Moscow: ALROSA reported that revenue and profit jumped in the first quarter of 2015, despite prevailing weak market conditions, as the mining company benefited from the sharp depreciation of the Russian ruble against the U.S. dollar.
“[First quarter] results were mainly driven by a favorable foreign-exchange market environment,” explained Andrey Zharkov, ALROSA’s CEO. He added that the diamond market was less active during the quarter than a year earlier due to lower demand for rough diamonds from Indian cutters and polishers.
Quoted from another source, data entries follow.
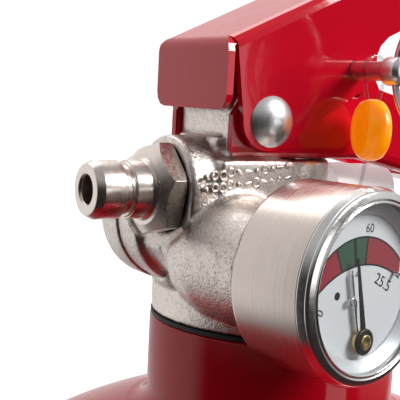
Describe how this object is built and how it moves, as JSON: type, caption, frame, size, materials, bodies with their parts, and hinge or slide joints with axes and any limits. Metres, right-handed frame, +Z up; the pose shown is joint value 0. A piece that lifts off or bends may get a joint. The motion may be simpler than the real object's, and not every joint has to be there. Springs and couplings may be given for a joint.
{
  "type": "portable fire extinguisher",
  "caption": "Portable stored-pressure fire extinguisher: red steel cylinder, nickel-plated squeeze-grip valve, safety pin with seal, outlet nipple and pressure gauge.",
  "frame": {"origin": "on the cylinder's axis at floor level, the bottom of the foot ring", "axes": "+Z up along the cylinder's axis, -X along the outlet nipple, +X along the two grips, -Y on the gauge's side"},
  "size_m": [0.1744, 0.1528, 0.5502],
  "materials": {
    "red_paint": "glossy red powder coat",
    "foot_plastic": "matt black moulded plastic",
    "label": "plain printed film",
    "tube_plastic": "natural white plastic",
    "cast_nickel": "nickel-plated sand casting, grainy satin",
    "turned_nickel": "nickel-plated turned brass",
    "raw_brass": "turned brass",
    "black_rubber": "black rubber",
    "spring_steel": "bright spring wire",
    "bright_steel": "satin zinc-plated steel",
    "seal_plastic": "translucent orange plastic",
    "nylon": "clear nylon thread",
    "copper": "soft copper",
    "case_steel": "brushed stainless",
    "bezel_steel": "polished stainless",
    "dial_white": "white enamel dial",
    "pointer_black": "matt black",
    "window_clear": "clear"
  },
  "bodies": {
    "extinguisher": {"cylinder_shell": "red_paint", "neck_ring": "red_paint", "foot_ring": "foot_plastic", "label_band": "label", "siphon_tube": "tube_plastic", "siphon_holder": "raw_brass", "neck_gasket": "black_rubber", "valve_body": "cast_nickel", "stem_seal": "black_rubber", "stem_spring": "spring_steel", "gland_nut": "turned_nickel", "outlet_nipple": "turned_nickel", "nipple_seal": "black_rubber", "relief_body": "turned_nickel", "relief_spring": "spring_steel", "side_cap": "cast_nickel", "side_cap_seal": "black_rubber", "carry_handle": "red_paint", "pivot_rivet": "bright_steel", "gauge_socket": "raw_brass", "gauge_washer": "copper", "gauge_case": "case_steel", "gauge_bourdon": "raw_brass", "gauge_movement": "raw_brass", "gauge_dial": "dial_white", "gauge_stop": "bright_steel", "gauge_spacer": "dial_white", "gauge_window": "window_clear", "gauge_bezel": "bezel_steel"},
    "lever": {"operating_lever": "red_paint"},
    "stem": {"valve_stem": "bright_steel", "seat_washer": "black_rubber"},
    "pin": {"safety_pin": "bright_steel", "pull_ring": "bright_steel"},
    "seal": {"seal_body": "seal_plastic", "seal_thread": "nylon"},
    "pointer": {"gauge_pointer": "pointer_black", "pointer_hub": "raw_brass"},
    "relief": {"relief_poppet": "black_rubber"}
  },
  "joints": [
    {"name": "lever_squeeze", "type": "hinge", "parent": "extinguisher", "child": "lever", "pos_m": [-0.01315, 0, 0.497], "axis": [0, 1, 0], "range_deg": [0, 9], "stiffness_Nm_per_rad": 6, "springref_deg": -8.59},
    {"name": "stem_press", "type": "slide", "parent": "extinguisher", "child": "stem", "axis": [0, 0, -1], "range_m": [0, 0.0036], "deforming": ["stem_spring"]},
    {"name": "pin_pull", "type": "slide", "parent": "lever", "child": "pin", "axis": [0, -1, 0], "range_m": [0, 0.036]},
    {"name": "seal_swing", "type": "hinge", "parent": "pin", "child": "seal", "pos_m": [0.0079, -0.0189, 0.5082], "axis": [0, 1, 0], "range_deg": [-15, 15]},
    {"name": "pointer_turn", "type": "hinge", "parent": "extinguisher", "child": "pointer", "pos_m": [-0.01311, -0.0437, 0.4601], "axis": [-0.1645, 0.9864, 0], "range_deg": [-47, 46], "stiffness_Nm_per_rad": 0.0002},
    {"name": "relief_lift", "type": "slide", "parent": "extinguisher", "child": "relief", "axis": [1, 0, 0], "range_m": [0, 0.002], "stiffness_N_per_m": 2000, "springref_m": -0.002, "deforming": ["relief_spring"]}
  ],
  "couplings": [
    {"joint": "stem_press", "follows": "lever_squeeze", "m_per_rad": 0.0225}
  ]
}
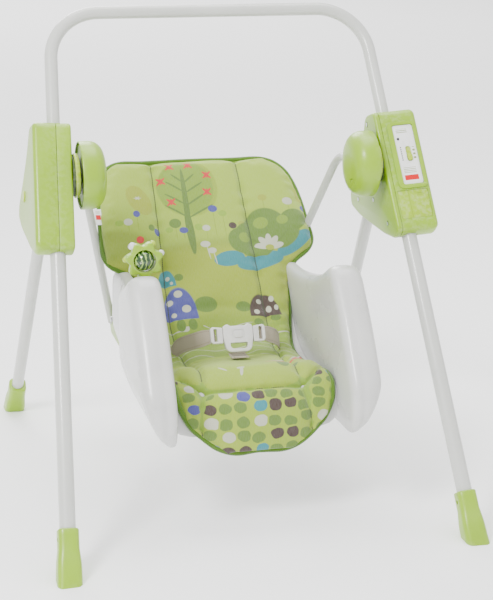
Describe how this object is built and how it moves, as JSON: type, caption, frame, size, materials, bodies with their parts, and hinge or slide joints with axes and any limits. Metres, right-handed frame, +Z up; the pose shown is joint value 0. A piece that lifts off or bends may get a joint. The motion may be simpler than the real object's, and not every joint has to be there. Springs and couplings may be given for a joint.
{
  "type": "baby swing",
  "caption": "Free-standing folding baby swing: splayed tube frame with a motor housing, padded bucket seat on hanger tubes, waist and crotch belts, and a small spinner toy.",
  "frame": {"origin": "on the floor, below the middle of the frame footprint", "axes": "+X to the right as seen by a person facing the seat, +Y to the back, +Z up"},
  "size_m": [0.6056, 0.7406, 0.7112],
  "materials": {
    "powder_white": "smooth white powder coat on thin steel tube, slightly glossy",
    "lime_plastic": "satin moulded lime green plastic with fine texture",
    "deep_lime_plastic": "smooth deeper lime green plastic",
    "white_shell": "smooth moulded white plastic, soft gloss",
    "white_clip": "white moulded acetal buckle plastic",
    "dark_plastic": "dark green matt plastic",
    "steel": "plain bright steel",
    "label": "printed white label film",
    "lens": "black glossy lens",
    "board": "green circuit board",
    "cell": "dark printed cell sleeve",
    "gear": "natural acetal",
    "cover": "printed woven cotton cover, padded and quilted",
    "webbing": "woven beige polyester webbing",
    "toy_ball": "glossy deep green swirl ball"
  },
  "bodies": {
    "frame": {"handle_tube": "powder_white", "left_front_leg": "powder_white", "right_front_leg": "powder_white", "left_front_foot": "lime_plastic", "right_front_foot": "lime_plastic", "left_housing_outer": "lime_plastic", "left_housing_inner": "lime_plastic", "motor_housing_outer": "lime_plastic", "motor_housing_inner": "lime_plastic", "control_label": "label", "indicator_lens": "lens", "label_bezel": "lime_plastic", "left_pivot_collar": "dark_plastic", "right_pivot_collar": "dark_plastic", "left_rear_leg_pin": "steel", "right_rear_leg_pin": "steel", "battery_a": "cell", "battery_b": "cell", "battery_c": "cell", "motor": "steel", "circuit_board": "board"},
    "swing": {"left_hub_cover": "lime_plastic", "left_hub_back": "lime_plastic", "right_hub_cover": "lime_plastic", "right_hub_back": "lime_plastic", "left_hanger_tube": "powder_white", "right_hanger_tube": "powder_white", "cross_tube": "powder_white", "left_seat_bracket": "lime_plastic", "right_seat_bracket": "lime_plastic", "left_recline_pin": "steel", "right_recline_pin": "steel", "left_pivot_axle": "steel", "right_pivot_axle": "steel", "swing_lever": "gear"},
    "seat": {"seat_shell": "white_shell", "left_side_wing": "white_shell", "right_side_wing": "white_shell", "seat_pad": "cover", "crotch_belt": "webbing", "buckle_body": "white_clip", "toy_ring": "lime_plastic", "cover_tag": "label"},
    "left_rear_leg_body": {"left_rear_leg": "powder_white", "left_rear_foot": "lime_plastic"},
    "right_rear_leg_body": {"right_rear_leg": "powder_white", "right_rear_foot": "lime_plastic"},
    "slider": {"speed_slider": "deep_lime_plastic"},
    "door": {"battery_door": "lime_plastic"},
    "left_button": {"left_fold_button": "deep_lime_plastic"},
    "right_button": {"right_fold_button": "deep_lime_plastic"},
    "left_clip": {"left_buckle_clip": "white_clip", "left_waist_belt": "webbing"},
    "right_clip": {"right_buckle_clip": "white_clip", "right_waist_belt": "webbing"},
    "left_latch": {"left_recline_latch": "lime_plastic"},
    "right_latch": {"right_recline_latch": "lime_plastic"},
    "gear": {"drive_gear": "gear"},
    "pinion": {"motor_pinion": "gear"},
    "ball": {"toy_ball": "toy_ball"}
  },
  "joints": [
    {"name": "swing", "type": "hinge", "parent": "frame", "child": "swing", "pos_m": [0, -0.05, 0.485], "axis": [1, 0, 0], "range_deg": [-20, 20]},
    {"name": "seat_recline", "type": "hinge", "parent": "swing", "child": "seat", "pos_m": [0, 0.128, 0.216], "axis": [1, 0, 0], "range_deg": [0, 8]},
    {"name": "left_rear_leg_fold", "type": "hinge", "parent": "frame", "child": "left_rear_leg_body", "pos_m": [-0.25424, 0.00811, 0.47291], "axis": [0.9977, 0, -0.0678], "range_deg": [-60, 0]},
    {"name": "right_rear_leg_fold", "type": "hinge", "parent": "frame", "child": "right_rear_leg_body", "pos_m": [0.25424, 0.00811, 0.47291], "axis": [0.9977, 0, 0.0678], "range_deg": [-60, 0]},
    {"name": "speed_slider", "type": "slide", "parent": "frame", "child": "slider", "axis": [-0.0578, 0.5232, 0.8503], "range_m": [0, 0.012]},
    {"name": "battery_door_open", "type": "hinge", "parent": "frame", "child": "door", "pos_m": [0.25816, -0.12236, 0.41524], "axis": [0.9977, 0, 0.0678], "range_deg": [0, 80]},
    {"name": "left_fold_button_press", "type": "slide", "parent": "frame", "child": "left_button", "axis": [0.9977, 0, -0.0678], "range_m": [0, 0.003], "stiffness_N_per_m": 300, "springref_m": -0.002},
    {"name": "right_fold_button_press", "type": "slide", "parent": "frame", "child": "right_button", "axis": [-0.9977, 0, -0.0678], "range_m": [0, 0.003], "stiffness_N_per_m": 300, "springref_m": -0.002},
    {"name": "left_clip_release", "type": "slide", "parent": "seat", "child": "left_clip", "axis": [-1, 0, 0], "range_m": [0, 0.01]},
    {"name": "right_clip_release", "type": "slide", "parent": "seat", "child": "right_clip", "axis": [1, 0, 0], "range_m": [0, 0.01]},
    {"name": "left_latch_press", "type": "slide", "parent": "seat", "child": "left_latch", "axis": [1, 0, 0], "range_m": [0, 0.003], "stiffness_N_per_m": 300, "springref_m": -0.002},
    {"name": "right_latch_press", "type": "slide", "parent": "seat", "child": "right_latch", "axis": [-1, 0, 0], "range_m": [0, 0.003], "stiffness_N_per_m": 300, "springref_m": -0.002},
    {"name": "drive_gear_spin", "type": "hinge", "parent": "frame", "child": "gear", "pos_m": [0.28674, -0.012, 0.51087], "axis": [0.9977, 0, 0.0678], "continuous": true},
    {"name": "motor_pinion_spin", "type": "hinge", "parent": "frame", "child": "pinion", "pos_m": [0.2855, -0.02, 0.52916], "axis": [0.9977, 0, 0.0678], "continuous": true},
    {"name": "toy_ball_spin", "type": "hinge", "parent": "seat", "child": "ball", "pos_m": [-0.139, -0.118, 0.373], "axis": [1, 0, 0], "continuous": true}
  ],
  "couplings": [
    {"joint": "motor_pinion_spin", "follows": "drive_gear_spin", "ratio": -3}
  ]
}
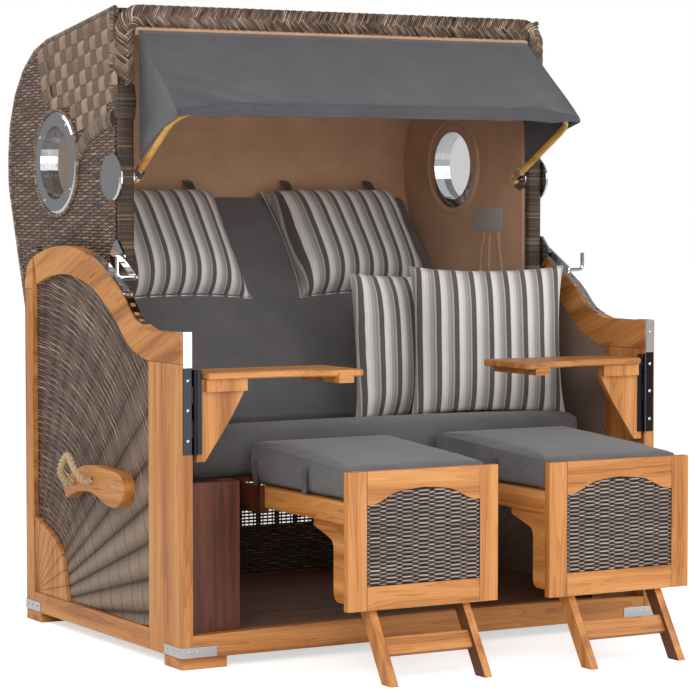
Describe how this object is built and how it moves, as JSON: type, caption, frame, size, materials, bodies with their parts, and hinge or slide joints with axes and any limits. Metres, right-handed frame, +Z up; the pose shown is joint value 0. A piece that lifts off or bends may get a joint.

ALROSA’s revenue rose 31 percent year on year to $1.36 billion (RUB 74.58 billion) with diamond sales up 34 percent to $1.26 billion (RUB 69.1 billion). ALROSA also generates revenue from its transport, social infrastructure and gas businesses.
The ruble lost approximately 40 percent in value between April 1, 2014 and the end of the first quarter this year. While ALROSA sells its diamonds in U.S. dollars, according to market standards, the company reports its financials in ruble.
In addition to the effect of the weaker ruble, growth was driven by a better product mix. Sales volume decreased, while the company reported that the average price achieved rose 4 percent year on year to $161 per carat during the quarter. Market prices were up 2 percent from a year earlier and the change in product mix influenced prices to rise 4 percent. However, the company noted that market prices fell by about 5 percent from the preceding fourth quarter.
ALROSA reported that net profit more than tripled to $405 million (RUB 22.23 billion), largely as a result of its higher revenue stream. Cost of sales were basically flat at $509.4 million (RUB 27.96 billion), while financing costs fell 24 percent to $170.4 million (RUB 9.35 billion).
ALROSA ended the quarter with cash of $987.8 million (RUB 54.22 billion), which was more than double the amount recorded on December 31, 2014. Diamond inventory fell 4 percent during the three months to $562.8 million (RUB 30.89 billion).